### SHORT EXERCISE
Reproduce, word for word, only the lines from the one containing "const band = openingBinding();" through the one containing "obj.parent = empty", both included.

▬▬▬▬▬▬▬▬▬▬

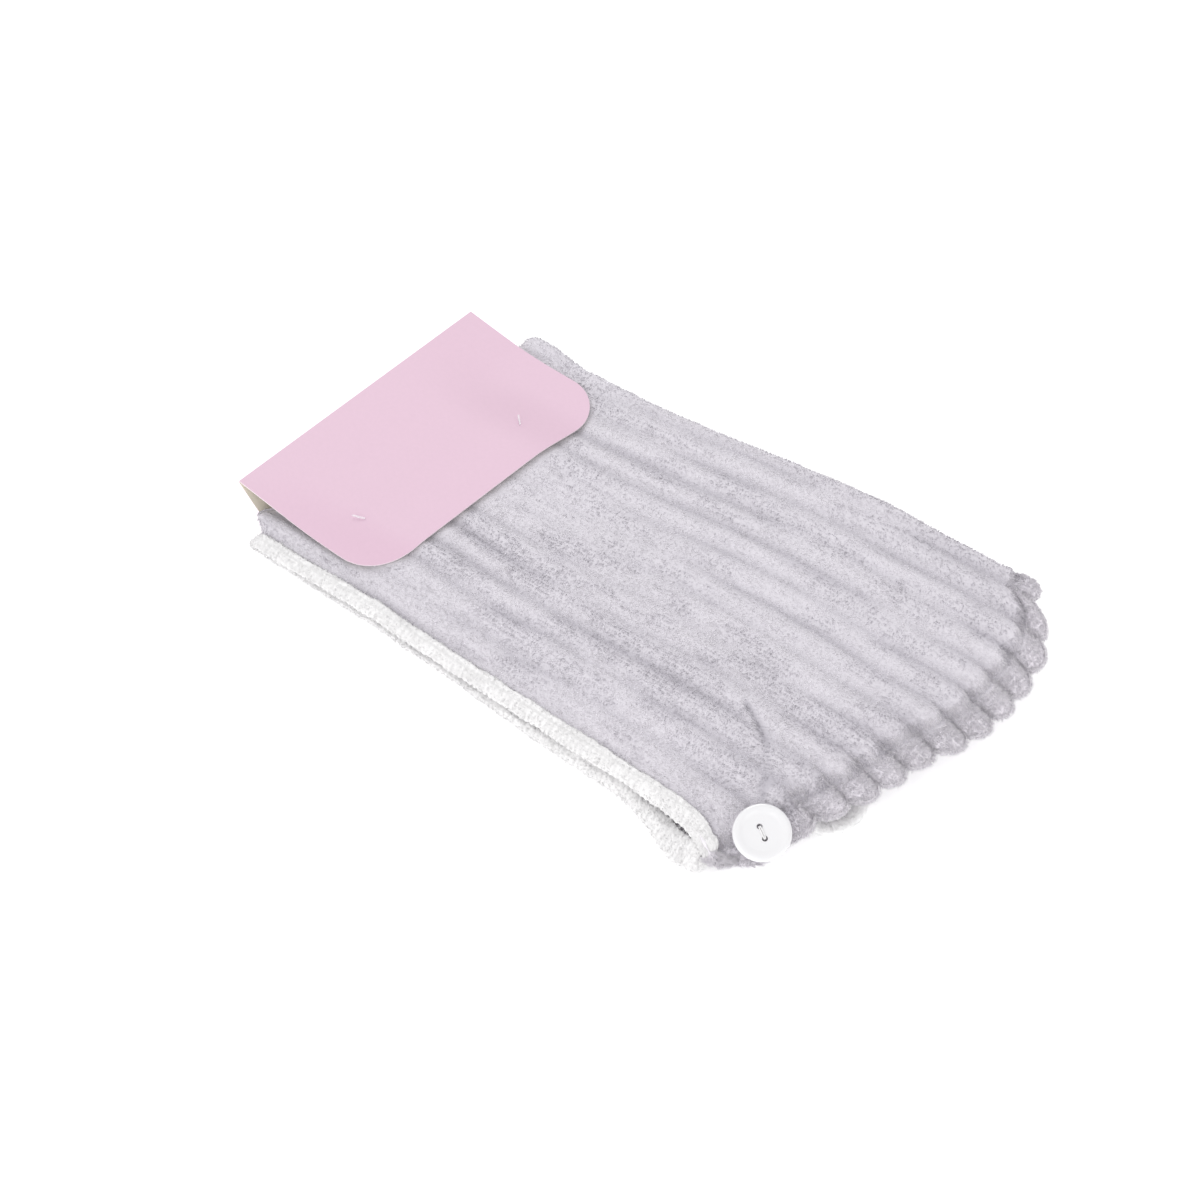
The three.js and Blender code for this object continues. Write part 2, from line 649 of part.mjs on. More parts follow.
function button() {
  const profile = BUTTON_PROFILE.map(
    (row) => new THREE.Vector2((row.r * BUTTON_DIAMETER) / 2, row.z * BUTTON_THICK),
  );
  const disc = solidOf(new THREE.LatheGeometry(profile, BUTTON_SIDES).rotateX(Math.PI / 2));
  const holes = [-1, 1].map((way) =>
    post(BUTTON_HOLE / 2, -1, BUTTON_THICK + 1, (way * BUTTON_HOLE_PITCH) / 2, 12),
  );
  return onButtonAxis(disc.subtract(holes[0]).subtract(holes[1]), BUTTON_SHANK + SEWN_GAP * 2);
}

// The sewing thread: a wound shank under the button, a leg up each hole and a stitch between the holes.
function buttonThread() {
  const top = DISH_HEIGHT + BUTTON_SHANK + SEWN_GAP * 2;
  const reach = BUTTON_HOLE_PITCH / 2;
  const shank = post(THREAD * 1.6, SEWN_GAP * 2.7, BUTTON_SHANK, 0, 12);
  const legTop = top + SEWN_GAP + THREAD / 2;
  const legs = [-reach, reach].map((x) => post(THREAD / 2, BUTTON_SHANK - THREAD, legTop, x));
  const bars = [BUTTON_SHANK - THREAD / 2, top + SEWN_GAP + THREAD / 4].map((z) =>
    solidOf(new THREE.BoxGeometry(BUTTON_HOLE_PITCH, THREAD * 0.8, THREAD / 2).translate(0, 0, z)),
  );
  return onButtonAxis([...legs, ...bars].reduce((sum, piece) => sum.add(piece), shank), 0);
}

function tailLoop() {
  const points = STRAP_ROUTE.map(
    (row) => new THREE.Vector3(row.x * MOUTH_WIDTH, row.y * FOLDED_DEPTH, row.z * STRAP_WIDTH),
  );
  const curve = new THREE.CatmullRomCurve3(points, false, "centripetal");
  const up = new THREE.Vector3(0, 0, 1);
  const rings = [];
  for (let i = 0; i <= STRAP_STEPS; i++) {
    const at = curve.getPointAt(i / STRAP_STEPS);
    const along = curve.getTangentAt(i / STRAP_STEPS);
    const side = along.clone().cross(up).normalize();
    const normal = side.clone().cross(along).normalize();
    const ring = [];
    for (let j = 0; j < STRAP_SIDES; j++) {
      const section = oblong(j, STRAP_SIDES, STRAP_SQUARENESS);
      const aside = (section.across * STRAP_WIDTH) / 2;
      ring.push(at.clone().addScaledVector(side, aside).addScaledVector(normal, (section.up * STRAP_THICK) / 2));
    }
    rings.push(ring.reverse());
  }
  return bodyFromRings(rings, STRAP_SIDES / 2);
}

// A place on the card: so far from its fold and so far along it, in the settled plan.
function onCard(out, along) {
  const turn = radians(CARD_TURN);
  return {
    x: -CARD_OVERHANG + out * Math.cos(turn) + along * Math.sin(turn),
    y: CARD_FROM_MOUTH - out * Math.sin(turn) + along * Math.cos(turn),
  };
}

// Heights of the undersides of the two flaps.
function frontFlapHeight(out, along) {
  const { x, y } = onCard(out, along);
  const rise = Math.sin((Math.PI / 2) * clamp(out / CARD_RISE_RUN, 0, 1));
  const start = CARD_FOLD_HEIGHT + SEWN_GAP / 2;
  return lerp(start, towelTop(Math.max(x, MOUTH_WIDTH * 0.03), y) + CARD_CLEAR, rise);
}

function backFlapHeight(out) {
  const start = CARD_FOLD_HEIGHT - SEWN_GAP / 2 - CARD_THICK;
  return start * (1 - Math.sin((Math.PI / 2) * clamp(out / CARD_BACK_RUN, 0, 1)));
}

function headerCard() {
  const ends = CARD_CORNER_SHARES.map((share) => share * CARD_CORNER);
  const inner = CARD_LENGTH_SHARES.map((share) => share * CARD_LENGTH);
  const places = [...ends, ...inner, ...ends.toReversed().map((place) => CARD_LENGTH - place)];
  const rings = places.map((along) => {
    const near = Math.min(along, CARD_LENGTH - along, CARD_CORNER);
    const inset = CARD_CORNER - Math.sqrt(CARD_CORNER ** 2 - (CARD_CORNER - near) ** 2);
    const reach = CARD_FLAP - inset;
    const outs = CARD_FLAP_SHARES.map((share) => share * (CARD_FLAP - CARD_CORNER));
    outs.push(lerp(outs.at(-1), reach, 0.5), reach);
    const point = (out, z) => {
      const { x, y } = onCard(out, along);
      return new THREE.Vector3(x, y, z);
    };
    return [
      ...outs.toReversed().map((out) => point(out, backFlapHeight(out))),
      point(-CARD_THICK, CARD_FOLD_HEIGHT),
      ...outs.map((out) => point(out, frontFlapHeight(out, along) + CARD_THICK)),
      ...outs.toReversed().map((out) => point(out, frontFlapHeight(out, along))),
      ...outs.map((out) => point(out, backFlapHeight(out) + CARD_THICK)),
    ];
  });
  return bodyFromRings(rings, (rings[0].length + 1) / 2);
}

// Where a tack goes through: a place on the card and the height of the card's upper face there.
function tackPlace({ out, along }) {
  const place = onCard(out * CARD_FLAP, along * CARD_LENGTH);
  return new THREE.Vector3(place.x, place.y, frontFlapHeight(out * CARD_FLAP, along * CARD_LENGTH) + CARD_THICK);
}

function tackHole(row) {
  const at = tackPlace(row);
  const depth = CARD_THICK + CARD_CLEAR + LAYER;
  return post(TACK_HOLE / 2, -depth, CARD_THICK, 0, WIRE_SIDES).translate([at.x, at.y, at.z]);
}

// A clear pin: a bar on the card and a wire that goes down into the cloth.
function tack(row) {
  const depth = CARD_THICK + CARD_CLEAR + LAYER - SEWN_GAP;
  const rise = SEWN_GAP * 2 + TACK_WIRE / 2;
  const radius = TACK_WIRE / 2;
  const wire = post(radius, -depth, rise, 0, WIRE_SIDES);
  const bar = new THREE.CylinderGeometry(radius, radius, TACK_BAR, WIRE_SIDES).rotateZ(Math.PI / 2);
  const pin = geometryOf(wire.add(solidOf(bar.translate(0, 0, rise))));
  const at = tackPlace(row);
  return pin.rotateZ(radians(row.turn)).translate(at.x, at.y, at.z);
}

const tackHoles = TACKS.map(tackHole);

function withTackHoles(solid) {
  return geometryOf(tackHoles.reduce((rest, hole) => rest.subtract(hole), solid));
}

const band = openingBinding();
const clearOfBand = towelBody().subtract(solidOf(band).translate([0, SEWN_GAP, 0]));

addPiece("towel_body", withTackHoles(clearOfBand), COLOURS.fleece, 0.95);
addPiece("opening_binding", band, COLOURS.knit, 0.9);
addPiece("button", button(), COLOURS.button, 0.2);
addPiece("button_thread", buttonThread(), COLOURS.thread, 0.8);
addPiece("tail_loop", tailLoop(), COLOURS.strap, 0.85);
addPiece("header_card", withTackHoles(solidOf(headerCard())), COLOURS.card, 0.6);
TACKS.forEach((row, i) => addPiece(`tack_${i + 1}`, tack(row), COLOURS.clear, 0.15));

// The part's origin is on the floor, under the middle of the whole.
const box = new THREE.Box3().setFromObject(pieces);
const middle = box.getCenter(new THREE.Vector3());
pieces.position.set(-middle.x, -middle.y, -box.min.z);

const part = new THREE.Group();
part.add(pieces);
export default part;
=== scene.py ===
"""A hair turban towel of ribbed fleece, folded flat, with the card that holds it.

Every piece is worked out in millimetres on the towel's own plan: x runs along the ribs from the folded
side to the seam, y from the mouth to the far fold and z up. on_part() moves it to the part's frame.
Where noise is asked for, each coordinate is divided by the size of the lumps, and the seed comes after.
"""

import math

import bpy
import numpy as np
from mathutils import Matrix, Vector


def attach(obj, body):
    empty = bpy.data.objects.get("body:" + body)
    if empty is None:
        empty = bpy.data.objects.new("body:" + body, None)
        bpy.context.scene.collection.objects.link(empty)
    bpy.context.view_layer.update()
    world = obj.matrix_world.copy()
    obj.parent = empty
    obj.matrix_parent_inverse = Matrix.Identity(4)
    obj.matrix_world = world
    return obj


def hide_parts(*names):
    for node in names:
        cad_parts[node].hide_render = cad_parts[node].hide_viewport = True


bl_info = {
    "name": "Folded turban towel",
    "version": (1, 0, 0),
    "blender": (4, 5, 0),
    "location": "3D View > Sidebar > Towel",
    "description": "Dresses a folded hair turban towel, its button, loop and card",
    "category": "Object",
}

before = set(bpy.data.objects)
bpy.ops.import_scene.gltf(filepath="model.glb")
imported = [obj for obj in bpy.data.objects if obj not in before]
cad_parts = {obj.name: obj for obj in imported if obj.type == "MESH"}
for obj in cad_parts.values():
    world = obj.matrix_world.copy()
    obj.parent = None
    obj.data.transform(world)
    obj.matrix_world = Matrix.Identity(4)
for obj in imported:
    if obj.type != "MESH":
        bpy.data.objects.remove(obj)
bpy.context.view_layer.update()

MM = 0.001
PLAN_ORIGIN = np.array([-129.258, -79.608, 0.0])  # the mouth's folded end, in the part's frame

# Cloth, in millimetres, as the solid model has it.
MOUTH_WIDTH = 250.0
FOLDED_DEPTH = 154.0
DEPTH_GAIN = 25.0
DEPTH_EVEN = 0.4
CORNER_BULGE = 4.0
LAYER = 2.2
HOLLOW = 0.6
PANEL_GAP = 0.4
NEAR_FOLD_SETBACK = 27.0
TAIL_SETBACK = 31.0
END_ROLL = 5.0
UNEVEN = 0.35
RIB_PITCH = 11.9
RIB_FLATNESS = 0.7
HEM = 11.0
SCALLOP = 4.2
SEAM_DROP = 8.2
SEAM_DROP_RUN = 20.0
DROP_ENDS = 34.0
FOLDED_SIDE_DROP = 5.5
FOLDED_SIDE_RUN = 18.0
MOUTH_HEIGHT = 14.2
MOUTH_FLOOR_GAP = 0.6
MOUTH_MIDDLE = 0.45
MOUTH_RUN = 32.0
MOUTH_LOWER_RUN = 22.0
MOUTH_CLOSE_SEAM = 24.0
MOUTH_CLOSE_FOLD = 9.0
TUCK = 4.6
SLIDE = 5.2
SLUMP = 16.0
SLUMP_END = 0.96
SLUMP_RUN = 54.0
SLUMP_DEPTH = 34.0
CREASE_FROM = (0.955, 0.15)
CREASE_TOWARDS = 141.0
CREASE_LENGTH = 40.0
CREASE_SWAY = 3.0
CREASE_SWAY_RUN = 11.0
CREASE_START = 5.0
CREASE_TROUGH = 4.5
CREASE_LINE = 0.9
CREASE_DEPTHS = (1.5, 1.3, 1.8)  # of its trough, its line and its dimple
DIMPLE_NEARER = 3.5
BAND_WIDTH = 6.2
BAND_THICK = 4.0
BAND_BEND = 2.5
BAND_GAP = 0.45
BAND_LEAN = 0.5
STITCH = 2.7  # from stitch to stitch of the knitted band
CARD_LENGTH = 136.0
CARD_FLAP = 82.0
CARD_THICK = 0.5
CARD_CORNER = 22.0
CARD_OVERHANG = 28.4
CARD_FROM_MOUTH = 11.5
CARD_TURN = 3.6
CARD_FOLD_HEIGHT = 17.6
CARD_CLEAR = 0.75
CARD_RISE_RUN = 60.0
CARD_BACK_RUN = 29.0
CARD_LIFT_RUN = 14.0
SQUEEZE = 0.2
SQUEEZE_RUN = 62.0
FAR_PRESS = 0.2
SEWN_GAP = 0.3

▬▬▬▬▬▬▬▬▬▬

### REPLY TO THE TASK
const band = openingBinding();
const clearOfBand = towelBody().subtract(solidOf(band).translate([0, SEWN_GAP, 0]));

addPiece("towel_body", withTackHoles(clearOfBand), COLOURS.fleece, 0.95);
addPiece("opening_binding", band, COLOURS.knit, 0.9);
addPiece("button", button(), COLOURS.button, 0.2);
addPiece("button_thread", buttonThread(), COLOURS.thread, 0.8);
addPiece("tail_loop", tailLoop(), COLOURS.strap, 0.85);
addPiece("header_card", withTackHoles(solidOf(headerCard())), COLOURS.card, 0.6);
TACKS.forEach((row, i) => addPiece(`tack_${i + 1}`, tack(row), COLOURS.clear, 0.15));

// The part's origin is on the floor, under the middle of the whole.
const box = new THREE.Box3().setFromObject(pieces);
const middle = box.getCenter(new THREE.Vector3());
pieces.position.set(-middle.x, -middle.y, -box.min.z);

const part = new THREE.Group();
part.add(pieces);
export default part;
=== scene.py ===
"""A hair turban towel of ribbed fleece, folded flat, with the card that holds it.

Every piece is worked out in millimetres on the towel's own plan: x runs along the ribs from the folded
side to the seam, y from the mouth to the far fold and z up. on_part() moves it to the part's frame.
Where noise is asked for, each coordinate is divided by the size of the lumps, and the seed comes after.
"""

import math

import bpy
import numpy as np
from mathutils import Matrix, Vector


def attach(obj, body):
    empty = bpy.data.objects.get("body:" + body)
    if empty is None:
        empty = bpy.data.objects.new("body:" + body, None)
        bpy.context.scene.collection.objects.link(empty)
    bpy.context.view_layer.update()
    world = obj.matrix_world.copy()
    obj.parent = empty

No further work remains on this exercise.